SECT. III.
XIV. Nor ought we to conclude, that those few whose will with respect to other men, is the law, and whose libertinism there is no rein to check, navigate the sea of vice without inquietude, for they also experience the waters of that sea to be extremely bitter. I mean sovereign princes. Nero was lord of the earth, that is to say, master of the whole Roman empire. He gave the most latitudinary loose imaginable to all his perverse inclinations, and those inclinations were irrefragable decrees. The weight of government, sat very light on him, and far from supporting the state on his shoulders, which by way of example, had been done by the best princes, he trod it under foot. All the world obeyed the sceptre, and the sceptre was the slave of appetite. He possessed whomsoever he liked, and put to death whomsoever he hated. Love in the Emperor’s hands, held its attainment and completion, and in the hands of his instruments, hatred held the knife. Passion could not carry a man to a more horrible pitch of extravagance, than he manifested, when he set fire to Rome to indulge his cruelty, and also to gratify his base appetites, which were evident by the indignities he offered to his own sex. All this, to the disgrace of human nature, was executed by that monster in iniquity.
XV. Who would believe, that this prince, who held the world in slavery to his arbitrary will, did not lead a joyous life? but according to Tacitus, so far from enjoying this happiness, he was always possessed with terrors: Facinorum recordatione nunquam timore vacuus. And Suetonius adds, that unable to sleep of nights, he used to run about the salons of his palace, tumbling heels over head like a man out of his senses.
XVI. Tiberius was equal to Nero in power, and very little inferior to him in wickedness; but with all his power, he led so uneasy and disturbed a life, that in order a little to relieve his heart from the oppression of its anxieties, he could not avoid bursting forth in groans and words, that were expressive of his grief and uneasiness. So says Tacitus: Tiberium non fortuna, non solitudines protegebant, quin tormenta pectoris, suasque ipse pænas fateretur; and a little before, he relates a mournful exclamation of the Emperor’s, in a letter he wrote to the Senate, where he says, my own crimes have transformed themselves into executioners, in order to torment me; adeo facinora atque flagitia ipsi quoque in supplicium verterant.

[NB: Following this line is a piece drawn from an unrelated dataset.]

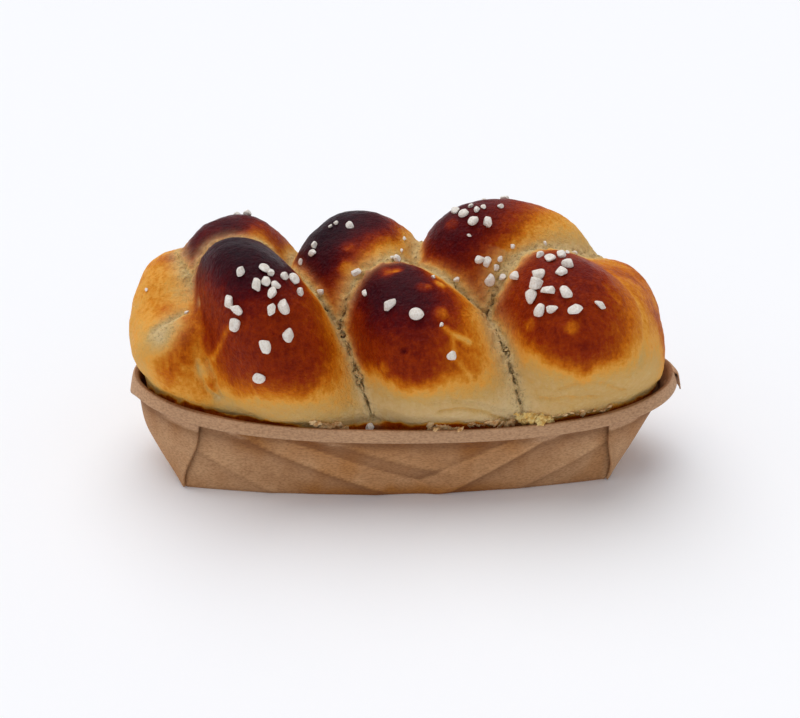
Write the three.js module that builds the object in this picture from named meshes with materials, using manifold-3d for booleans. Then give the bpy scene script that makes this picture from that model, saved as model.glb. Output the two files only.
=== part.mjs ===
// A small braided brioche loaf, baked and sold in its folded kraft paper loaf mould.
//
// Millimetres, +Z up. X runs along the loaf, -Y is its front, and the origin is the middle of the
// paper mould's flat underside. Two pieces: the loaf, with the sugar nibs that are baked into its
// crust, and the open paper mould that it stands in.

import * as THREE from 'three';
import { mergeVertices } from 'three/addons/utils/BufferGeometryUtils.js';
import Module from 'manifold-3d';

const wasm = await Module();
wasm.setup();

// The paper mould: a folded tray with a straight-sided base and an oval rim.
const rimHalfLength = 91;
const rimHalfWidth = 36;
const rimPower = 2.15;
const rimHeightMiddle = 28;
const rimHeightEnds = 31.8;
const baseHalfLength = 71.5;
const baseMiddleX = -2.5;
const baseHalfWidthMiddle = 30.6;
const baseCornerWidthLeft = 26.2;
const baseCornerWidthRight = 21.5;
const baseCornerRadius = 2;
const endBow = 1.2;
const endKneeLeft = 0.46;
const endKneeRight = 1.2;
const sideKnee = 1.2;
const kneeSharpness = 6;
const kneeFade = 33;
const paperWall = 1;
const baseEdge = 0.6;
const baseEdgeHeight = 0.8;
const bandHeight = 6.4;
const bandFlare = 1.5;
const bandLift = 1.1;
const gussetLift = 1.4;
const seamLift = 1.2;
const seamRight = { from: -3, to: 22, share: 1 };
const seamLeft = { from: 172, to: 202, share: 0.6 };
const gussetStart = 21;
const gussetEnd = 45;
const gussetEdge = 0.6;
const gussetFade = 60;
const endSteps = 4;
const gussetSteps = 4;
const sideSteps = 12;
const wallShares = [0.22, 0.48, 0.66];
const floorRing = 0.6;

// Room between the loaf and the paper: it touches nowhere, and has drawn away near the rim.
const floorGap = 0.4;
const wallGap = 0.9;
const rimGap = 1.6;

// Above the rim the loaf may bulge out: height over the rim, and how far outside the rim's outline.
const mouth = [[3, -0.2], [7, 2.6], [13, 6], [25, 20], [75, 40]];

// The bulges of the three strands that come to the surface, as squared-off ellipsoids. Each has its
// middle, its half sizes along, across and up, the bearing of its long axis, how far it lifts at
// that end, the squareness of its section, how far it leans to the left on the way up and how much
// it narrows upwards.
const bulges = {
  frontLeft: {
    at: [-42, -12, 41], half: [33.5, 22, 40.5], turn: 116, power: 2.3, lean: 0.25, narrow: 0.14,
  },
  frontMiddle: {
    at: [8.5, -12, 36], half: [33.5, 25.5, 36.6], turn: 120, power: 2.3, lean: 0.28, narrow: 0.14,
  },
  frontRight: {
    at: [55, -10, 38.5], half: [32, 25.3, 38], turn: 112, power: 2.3, lean: 0.15, narrow: 0.1,
  },
  backLeft: { at: [-55, 15, 43], half: [27, 21, 37], turn: 55, power: 2.2, lean: 0.1 },
  backMiddle: { at: [-14.5, 13.5, 44], half: [28, 24, 37], turn: 60, power: 2.3, lean: 0.03 },
  backRight: {
    at: [37.3, 16, 46], half: [35.5, 21, 39.5], turn: 20, lift: -12, power: 2.25, lean: 0.2,
  },
  leftUpper: { at: [-74.5, 9, 38], half: [19, 24, 32], power: 2.3 },
  leftLower: { at: [-73, -10, 31], half: [18.5, 20, 29], power: 2.3 },
  rightEnd: { at: [67.5, 6, 34], half: [21, 30, 32], power: 2.3 },
};
const crumb = { at: [-2, 0, 14], half: [86, 37.5, 20], power: 3.2 };

// Where the loaf draws in towards the mould's rim: from this level down, by this share of its width
// and of its length at the rim's level.
const drawInFrom = 60;
const drawInWidth = 0.22;
const drawInLength = 0.02;
const drawInPower = 1.5;
const bulgeColumns = 26;
const bulgeRows = 16;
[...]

XVII. These anxieties of bad princes, are for the most part, occasioned by their seeing themselves universally abhorred, in consequence of which, they live in continual dread of conspiracies. They reflect, that out of so many people who hate them, some will be found, with sufficient resolution to execute, what had been previously concerted; so that amidst all their pleasures, they cannot feel more enjoyment, than is felt by a culprit, at the sound of soft music, while he is waiting to hear the fatal sentence. Dionysius the tyrant of Syracuse, in order to undeceive a person who envied his happiness, made use of the following expressive device. He invited the man to a banquet, and seated him immediately under the point of a sword, that hung suspended by a fine thread, very near to, and just ready to pierce his neck, and then informed him, that was precisely the situation, in which his fortune had placed him.
XVIII. Over and above this anguish, which is common to all tyrants, there is no legitimate prince, however happy he may seem, without his serious and weighty inquietudes. Alexander cloathed with glory, afflicts himself, because Homer does not live to celebrate his actions. Augustus, who had always been the favourite of fortune, because she once slighted him in the case of the legions in Germany, passed much of his time, both night and day, in ravings and exclamations, as if he had been mad. Caligula, fancies he shall insure his safety, by spilling great quantities of blood, but is grieved when he reflects, that all the heads in Rome are not placed on one neck, and that he cannot strike them off at a blow. The ambitious prince groans, because he cannot make himself master of the whole world; the covetous one, because he cannot accumulate in his own treasury, the riches of other kingdoms; the vindictive one, because he cannot destroy a neighbouring prince who has offended him; the lascivious one, because his imagination represents to him some foreign object, exempt from the power of his will. Thus bitter afflictions, are annexed to exalted stations.